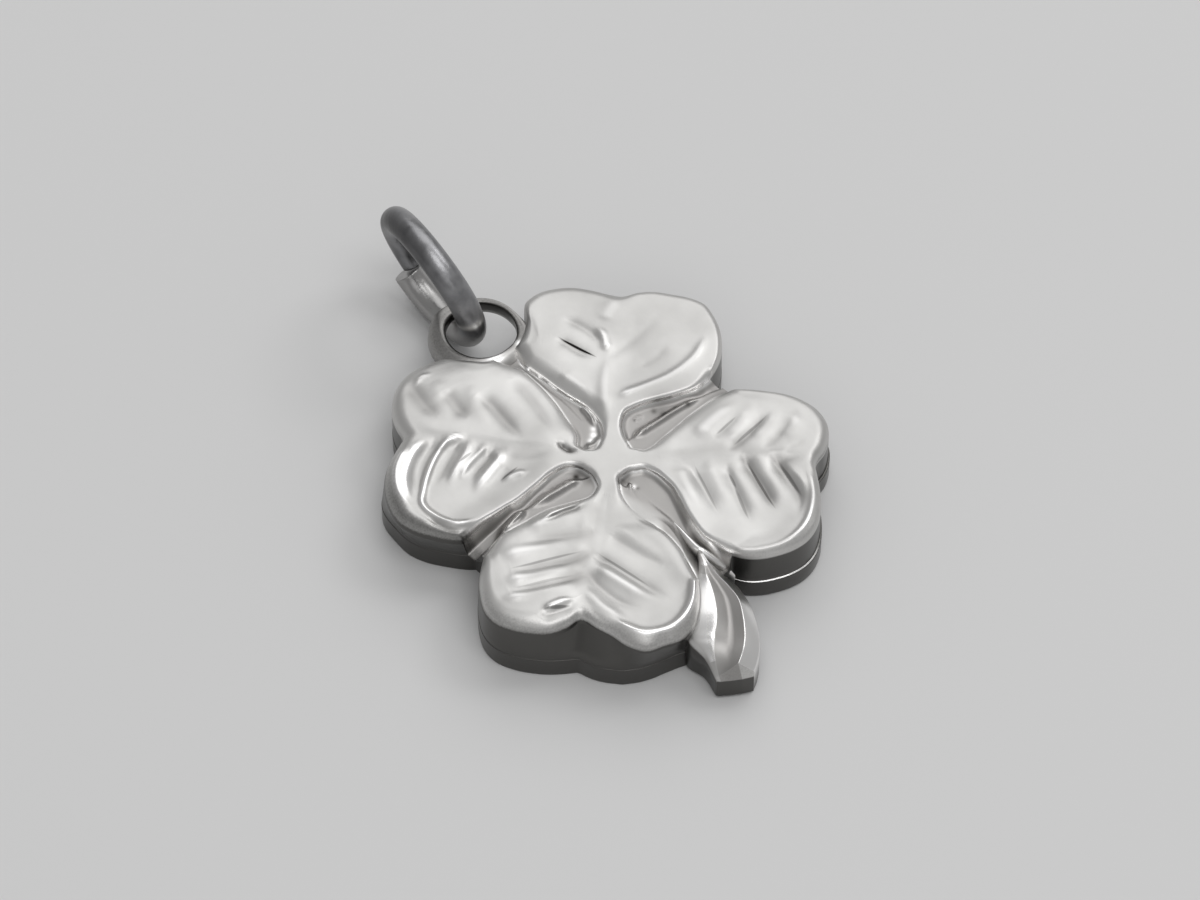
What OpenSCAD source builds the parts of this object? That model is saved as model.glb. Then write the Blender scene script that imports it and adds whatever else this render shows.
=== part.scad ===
// Four leaf clover pendant with its jump ring.
// The pendant lies on its flat back: z = 0 is the table, +Z looks out of the front,
// +Y points to the eyelet (up when worn). The middle of the clover is the origin.
// Units are millimetres.

/* [Clover] */
// reach of the leaves from the middle of the clover to the notch at a leaf tip
clover_reach = 7.5; // [7.3:0.05:7.7]
// height of the leaf rims above the flat back
clover_thickness = 2.7; // [2.6:0.05:2.8]
// width of the rounded outer edge of a leaf
rim_roll_width = 0.5; // [0.4:0.05:0.6]
// how far the rounded outer edge falls before the upright wall starts
rim_roll_drop = 0.5; // [0.4:0.05:0.6]
// width of the crisp edge where a leaf meets a recess
lip_width = 0.2; // [0.15:0.05:0.25]
// how far that crisp edge is rounded down
lip_drop = 0.2; // [0.15:0.05:0.25]
// depth of the shallow dish inside each half of a leaf
dish_depth = 0.2; // [0.1:0.05:0.3]
// height of the cast veins and ribs, 1 is as photographed
vein_relief = 1; // [0.6:0.1:1.2]
// depth of the teardrop recesses between the leaves, below the rims
recess_depth = 0.85; // [0.7:0.05:0.95]

/* [Back plate] */
// thickness of the back plate the front casting is soldered to
back_plate_thickness = 0.9; // [0.8:0.05:1]
// how far the back plate stands out beyond the front casting
back_plate_margin = 0.08; // [0.05:0.01:0.12]

/* [Stem] */
// height of the stem ridges at the cut end
stem_height = 1.85; // [1.7:0.05:1.95]
// gap under the stem, so that the clover rests on its own back
stem_lift = 0.12; // [0.08:0.02:0.2]

/* [Eyelet] */
// distance from the middle of the clover to the middle of the eyelet hole
eyelet_distance = 7.55; // [7.5:0.05:7.6]
// radius of the eyelet hole
eyelet_hole_radius = 1.3; // [1.25:0.05:1.35]
// width of the eyelet rim
eyelet_rim_width = 0.65; // [0.6:0.05:0.7]
// underside of the eyelet above the table
eyelet_bottom = 1.45; // [1.45:0.05:1.55]
// top of the eyelet above the table
eyelet_top = 2.42; // [2.36:0.02:2.48]
// distance of the eyelet to the right of the middle of the clover
eyelet_aside = 0.07; // [0:0.01:0.14]

/* [Jump ring] */
// thickness of the round jump ring wire
wire_diameter = 1.05; // [0.95:0.05:1.05]
// radius of the jump ring to the middle of its wire
ring_radius = 2.44; // [2.44:0.02:2.5]
// distance from the middle of the eyelet hole out to the wire that stands in it
ring_play = 0.16; // [0.12:0.02:0.2]
// distance of the ring to the left of the middle of the eyelet hole
ring_aside = 0.24; // [0.14:0.02:0.3]
// lean of the standing ring away from upright, in degrees
ring_lean = 11.9; // [10:0.1:13]
// turn of the ring about the upright, in degrees
ring_turn = -1.3; // [-4:0.1:2]
// sideways twist of each half of the open ring, in degrees
ring_twist = 2; // [1:0.1:2.4]
// place of the saw cut, in degrees below the far end of the ring
cut_angle = 42; // [38:1:46]
// width of the saw cut
cut_width = 0.12; // [0.08:0.02:0.16]

/* [Parts] */
// which piece is built

/* [Hidden] */
// tables give lengths in 75ths of the reach, so they grow with the clover
unit = clover_reach / 75;
degree = PI / 180;
silver = [0.86, 0.86, 0.85];
dark_silver = [0.36, 0.36, 0.37];

// leaves in counter-clockwise order: right, top, left, bottom; axis of each midrib in degrees
leaf_axis = [-37, 46, 134, 223.5];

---

Set task: Extract every line above exactly as it stands.

Expected output:
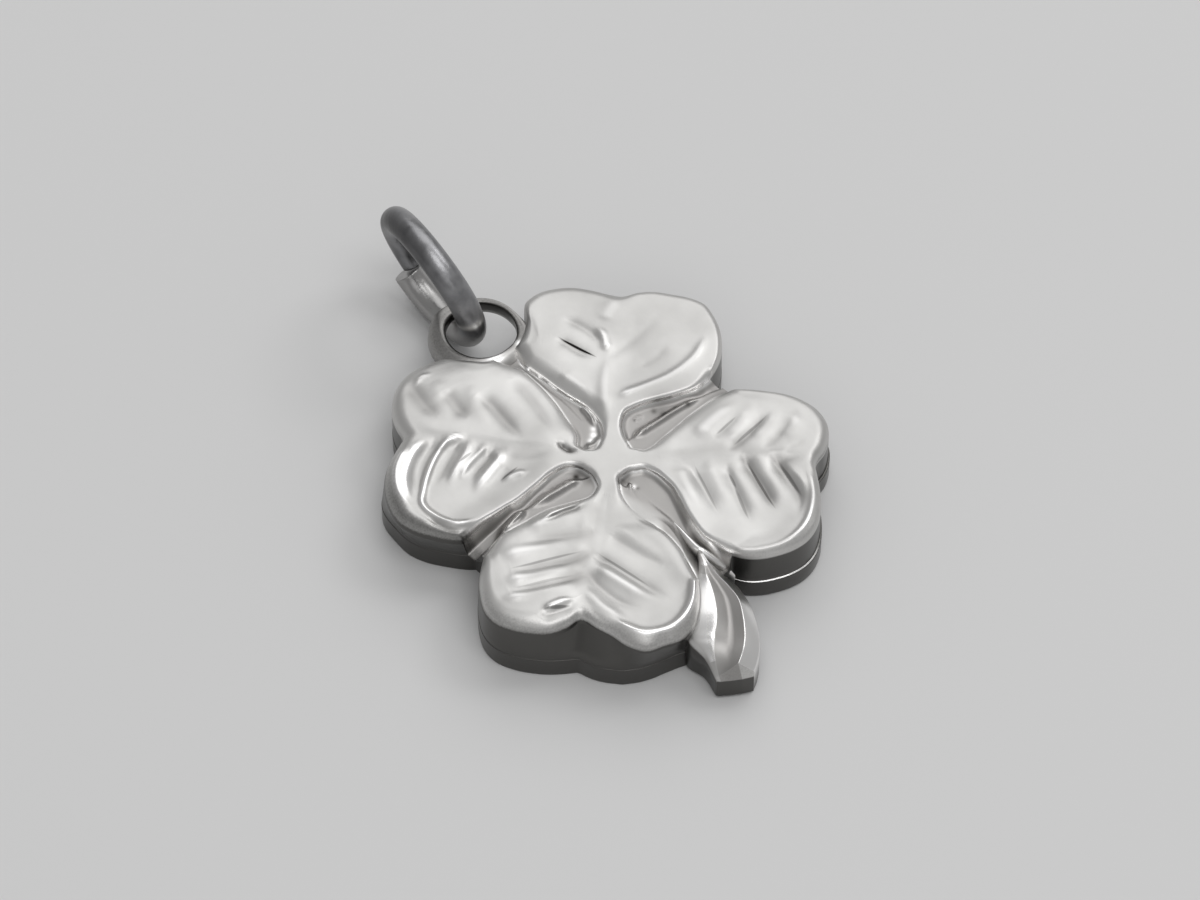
What OpenSCAD source builds the parts of this object? That model is saved as model.glb. Then write the Blender scene script that imports it and adds whatever else this render shows.
=== part.scad ===
// Four leaf clover pendant with its jump ring.
// The pendant lies on its flat back: z = 0 is the table, +Z looks out of the front,
// +Y points to the eyelet (up when worn). The middle of the clover is the origin.
// Units are millimetres.

/* [Clover] */
// reach of the leaves from the middle of the clover to the notch at a leaf tip
clover_reach = 7.5; // [7.3:0.05:7.7]
// height of the leaf rims above the flat back
clover_thickness = 2.7; // [2.6:0.05:2.8]
// width of the rounded outer edge of a leaf
rim_roll_width = 0.5; // [0.4:0.05:0.6]
// how far the rounded outer edge falls before the upright wall starts
rim_roll_drop = 0.5; // [0.4:0.05:0.6]
// width of the crisp edge where a leaf meets a recess
lip_width = 0.2; // [0.15:0.05:0.25]
// how far that crisp edge is rounded down
lip_drop = 0.2; // [0.15:0.05:0.25]
// depth of the shallow dish inside each half of a leaf
dish_depth = 0.2; // [0.1:0.05:0.3]
// height of the cast veins and ribs, 1 is as photographed
vein_relief = 1; // [0.6:0.1:1.2]
// depth of the teardrop recesses between the leaves, below the rims
recess_depth = 0.85; // [0.7:0.05:0.95]

/* [Back plate] */
// thickness of the back plate the front casting is soldered to
back_plate_thickness = 0.9; // [0.8:0.05:1]
// how far the back plate stands out beyond the front casting
back_plate_margin = 0.08; // [0.05:0.01:0.12]

/* [Stem] */
// height of the stem ridges at the cut end
stem_height = 1.85; // [1.7:0.05:1.95]
// gap under the stem, so that the clover rests on its own back
stem_lift = 0.12; // [0.08:0.02:0.2]

/* [Eyelet] */
// distance from the middle of the clover to the middle of the eyelet hole
eyelet_distance = 7.55; // [7.5:0.05:7.6]
// radius of the eyelet hole
eyelet_hole_radius = 1.3; // [1.25:0.05:1.35]
// width of the eyelet rim
eyelet_rim_width = 0.65; // [0.6:0.05:0.7]
// underside of the eyelet above the table
eyelet_bottom = 1.45; // [1.45:0.05:1.55]
// top of the eyelet above the table
eyelet_top = 2.42; // [2.36:0.02:2.48]
// distance of the eyelet to the right of the middle of the clover
eyelet_aside = 0.07; // [0:0.01:0.14]

/* [Jump ring] */
// thickness of the round jump ring wire
wire_diameter = 1.05; // [0.95:0.05:1.05]
// radius of the jump ring to the middle of its wire
ring_radius = 2.44; // [2.44:0.02:2.5]
// distance from the middle of the eyelet hole out to the wire that stands in it
ring_play = 0.16; // [0.12:0.02:0.2]
// distance of the ring to the left of the middle of the eyelet hole
ring_aside = 0.24; // [0.14:0.02:0.3]
// lean of the standing ring away from upright, in degrees
ring_lean = 11.9; // [10:0.1:13]
// turn of the ring about the upright, in degrees
ring_turn = -1.3; // [-4:0.1:2]
// sideways twist of each half of the open ring, in degrees
ring_twist = 2; // [1:0.1:2.4]
// place of the saw cut, in degrees below the far end of the ring
cut_angle = 42; // [38:1:46]
// width of the saw cut
cut_width = 0.12; // [0.08:0.02:0.16]

/* [Parts] */
// which piece is built

/* [Hidden] */
// tables give lengths in 75ths of the reach, so they grow with the clover
unit = clover_reach / 75;
degree = PI / 180;
silver = [0.86, 0.86, 0.85];
dark_silver = [0.36, 0.36, 0.37];

// leaves in counter-clockwise order: right, top, left, bottom; axis of each midrib in degrees
leaf_axis = [-37, 46, 134, 223.5];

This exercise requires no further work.